On the Warren, moles burrow in the loose sand, making superficial runs through the turf and star-grass roots; these miners had many runs on the Sands, even below high-tide mark. Surely there are few earthworms within reach of salt water; indeed I have seen countless thousands, drowned out and slain by an exceptionally high tide. Probably the pioneer moles had invaded the sand for the sake of lobs or other marine worms; they had been busy, for the tunnels ran in all directions, crossing and recrossing. Round the point where the sands extend to the islet of Llanddwyn, we met with some accidental members of the fauna, all below the last tide line. The weather had been boisterous, and a strong west wind was lifting the drying sand in clouds, piling the particles on to the dunes; a number of round crustaceans were whisked inland, rolling over the ripple marks. They were masked crabs, usually rather deep water
THE MONASTERY, BARDSEY

animals, but evidently driven in, and in serious trouble. The masked crab, which gets its name from the face-like marking of the carapace, buries itself tail foremost in the sand, leaving its long "feelers" or antennæ alone exposed. Whenever there was a lull in the breeze, and the crab happened to be right end up, it started working itself into the sand. Many succeeded, and we found some of these by their antennae, and left them waiting for the next tide; others, however, were caught by the next gust, driven further inland on the sandhills; where the tide would not reach them they would perish, and be added to the varied relics of the shore.

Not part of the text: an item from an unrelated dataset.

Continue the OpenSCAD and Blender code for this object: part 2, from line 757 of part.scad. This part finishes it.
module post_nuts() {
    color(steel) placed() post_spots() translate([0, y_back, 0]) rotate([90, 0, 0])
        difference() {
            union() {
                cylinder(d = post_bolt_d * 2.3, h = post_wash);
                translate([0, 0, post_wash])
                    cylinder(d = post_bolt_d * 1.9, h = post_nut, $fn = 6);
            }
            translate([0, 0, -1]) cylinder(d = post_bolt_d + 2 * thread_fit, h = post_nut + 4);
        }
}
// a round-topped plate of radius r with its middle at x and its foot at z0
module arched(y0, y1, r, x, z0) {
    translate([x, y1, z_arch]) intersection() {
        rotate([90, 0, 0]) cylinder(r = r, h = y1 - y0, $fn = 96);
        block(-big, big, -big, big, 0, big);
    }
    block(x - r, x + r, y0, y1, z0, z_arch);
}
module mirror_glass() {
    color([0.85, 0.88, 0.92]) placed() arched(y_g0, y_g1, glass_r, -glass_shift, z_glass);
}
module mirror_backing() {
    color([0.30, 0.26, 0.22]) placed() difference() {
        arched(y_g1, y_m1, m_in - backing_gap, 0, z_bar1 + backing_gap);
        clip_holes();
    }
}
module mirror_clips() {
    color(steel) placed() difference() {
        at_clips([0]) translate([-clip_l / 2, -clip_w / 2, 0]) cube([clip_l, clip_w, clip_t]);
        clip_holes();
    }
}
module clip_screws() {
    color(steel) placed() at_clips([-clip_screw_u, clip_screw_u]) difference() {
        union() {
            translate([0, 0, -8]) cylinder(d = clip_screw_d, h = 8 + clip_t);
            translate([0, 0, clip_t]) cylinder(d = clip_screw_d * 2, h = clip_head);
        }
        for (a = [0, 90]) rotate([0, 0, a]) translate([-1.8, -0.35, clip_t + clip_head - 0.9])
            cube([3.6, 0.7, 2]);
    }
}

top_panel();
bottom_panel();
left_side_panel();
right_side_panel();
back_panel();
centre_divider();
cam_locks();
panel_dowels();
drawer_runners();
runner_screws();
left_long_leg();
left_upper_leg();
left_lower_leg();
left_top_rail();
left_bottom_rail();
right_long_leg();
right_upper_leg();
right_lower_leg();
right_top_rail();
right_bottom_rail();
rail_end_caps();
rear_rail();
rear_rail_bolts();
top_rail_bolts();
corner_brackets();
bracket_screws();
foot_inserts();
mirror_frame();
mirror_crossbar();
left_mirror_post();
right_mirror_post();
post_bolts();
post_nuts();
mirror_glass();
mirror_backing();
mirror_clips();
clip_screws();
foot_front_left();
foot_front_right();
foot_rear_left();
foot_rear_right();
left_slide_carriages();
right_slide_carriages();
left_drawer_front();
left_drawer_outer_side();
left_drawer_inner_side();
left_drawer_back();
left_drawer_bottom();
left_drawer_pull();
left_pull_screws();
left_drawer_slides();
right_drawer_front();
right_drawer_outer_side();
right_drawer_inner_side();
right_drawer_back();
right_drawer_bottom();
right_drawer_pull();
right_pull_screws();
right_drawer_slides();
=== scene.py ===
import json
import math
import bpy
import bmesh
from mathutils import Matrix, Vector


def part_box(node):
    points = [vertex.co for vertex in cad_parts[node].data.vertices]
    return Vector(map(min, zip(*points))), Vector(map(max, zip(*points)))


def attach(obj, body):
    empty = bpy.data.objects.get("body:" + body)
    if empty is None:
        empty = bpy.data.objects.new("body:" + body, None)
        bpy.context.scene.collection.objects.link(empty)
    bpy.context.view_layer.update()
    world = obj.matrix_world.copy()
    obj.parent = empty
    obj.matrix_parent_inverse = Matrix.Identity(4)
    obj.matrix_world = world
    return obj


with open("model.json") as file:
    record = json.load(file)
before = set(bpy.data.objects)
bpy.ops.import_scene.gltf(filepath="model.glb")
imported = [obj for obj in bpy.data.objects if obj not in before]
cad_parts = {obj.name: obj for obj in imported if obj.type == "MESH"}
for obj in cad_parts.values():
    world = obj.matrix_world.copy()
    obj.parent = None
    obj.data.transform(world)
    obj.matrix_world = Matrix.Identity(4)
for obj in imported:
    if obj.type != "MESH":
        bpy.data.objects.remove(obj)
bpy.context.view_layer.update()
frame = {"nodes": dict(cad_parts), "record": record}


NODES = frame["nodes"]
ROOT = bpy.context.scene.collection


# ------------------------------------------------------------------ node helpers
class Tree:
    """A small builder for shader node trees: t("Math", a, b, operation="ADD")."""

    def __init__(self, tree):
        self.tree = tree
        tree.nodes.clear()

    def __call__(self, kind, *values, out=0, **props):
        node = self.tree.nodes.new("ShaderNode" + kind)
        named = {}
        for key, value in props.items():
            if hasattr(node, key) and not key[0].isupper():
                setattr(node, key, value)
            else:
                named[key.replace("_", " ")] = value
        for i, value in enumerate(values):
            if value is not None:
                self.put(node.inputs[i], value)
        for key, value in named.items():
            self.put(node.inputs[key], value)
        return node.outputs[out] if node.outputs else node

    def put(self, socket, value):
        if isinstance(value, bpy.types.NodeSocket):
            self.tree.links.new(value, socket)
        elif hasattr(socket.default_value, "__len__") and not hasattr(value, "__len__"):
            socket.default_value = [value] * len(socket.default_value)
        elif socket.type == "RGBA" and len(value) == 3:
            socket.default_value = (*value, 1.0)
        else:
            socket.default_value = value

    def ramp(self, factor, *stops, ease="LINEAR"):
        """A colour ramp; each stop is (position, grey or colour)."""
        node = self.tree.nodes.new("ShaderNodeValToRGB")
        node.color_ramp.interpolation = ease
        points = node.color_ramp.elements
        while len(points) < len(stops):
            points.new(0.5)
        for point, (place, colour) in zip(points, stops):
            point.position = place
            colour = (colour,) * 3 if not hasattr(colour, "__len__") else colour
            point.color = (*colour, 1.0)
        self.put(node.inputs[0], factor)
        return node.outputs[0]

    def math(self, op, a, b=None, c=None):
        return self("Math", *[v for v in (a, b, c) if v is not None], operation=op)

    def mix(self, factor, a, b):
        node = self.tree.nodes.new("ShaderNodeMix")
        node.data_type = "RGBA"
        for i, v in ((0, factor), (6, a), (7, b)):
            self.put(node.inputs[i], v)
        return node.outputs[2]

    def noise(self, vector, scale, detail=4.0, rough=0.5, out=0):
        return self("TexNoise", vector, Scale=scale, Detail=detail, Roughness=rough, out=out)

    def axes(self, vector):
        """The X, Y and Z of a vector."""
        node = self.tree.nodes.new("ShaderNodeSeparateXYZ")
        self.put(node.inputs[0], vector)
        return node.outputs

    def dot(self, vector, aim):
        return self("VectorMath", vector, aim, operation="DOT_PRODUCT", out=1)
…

And there are relics, many alas! along this beach. They lie, half buried in the sand, stark, barnacle-covered ribs of gallant vessels. Above the tide reach are broken masts, planks, spars—pitiful fragments. Well may there be a light on Llanddwyn's rocky point; well may there be pilots to guide incoming vessels over the treacherous bar of the western entrance to the Straits. It was bright and sunny here when we saw it first; it is not always so.